FIG. 3B shows a slightly different configuration of the tubular string. In the FIG. 3B example, the tubular string section within the production zone includes an flow control device 1 with at least one screen joint 50 above or below the flow control device. As used herein, “screen joint” means any suitable conventional or future developed screen section used in the oil and gas wells, typically formed by a section of base pipe with apertures and one or more layers of screen material overlaying the base pipe. One example of screen joint 50 could be the ProWeld TOP™ screen section available from Superior Energy Services, LLC, Completion Services division, of Houston, Tex. Naturally, the FIG. 3B embodiment is merely illustrative and other configurations could multiple screen joints above and/or below the flow control device 1 or multiple flow control devices 1 in combination with the screen joints. Since a wellbore may often be deviated or horizontal, “above” and “below” do not necessarily mean higher or lower in the vertical sense, but rather closer, along the wellbore path, to the surface or toe of the wellbore toe, respectively.

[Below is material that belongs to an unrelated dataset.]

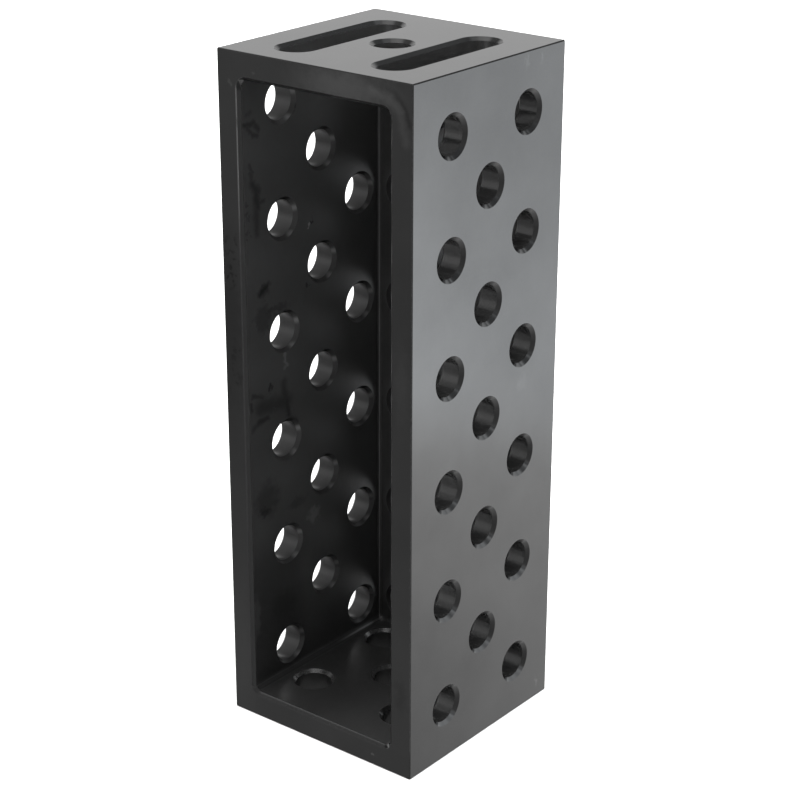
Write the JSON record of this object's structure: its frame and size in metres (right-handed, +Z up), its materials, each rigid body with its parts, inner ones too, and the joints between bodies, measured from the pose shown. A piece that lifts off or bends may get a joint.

Although FIGS. 3A and 3B only illustrate one producing interval, it will be understood that there are often multiple producing intervals along the length of the wellbore. Each interval could include a flow control arrangement such as seen in the figures with the packers separately isolating each interval. Typically, the packers are set and intervals treated in succession, with operations conducted on the lowest interval first. It can readily be seen that while the dissolvable plugs are in place, the flow control tools will provide fluid loss control for fluids circulated through the tools, i.e., prevent unintended loss of fluids into the formation Likewise, while FIGS. 3A and 3B illustrate methods carried out in cased wellbores, it will be understood these methods could also be employed in uncased wellbores.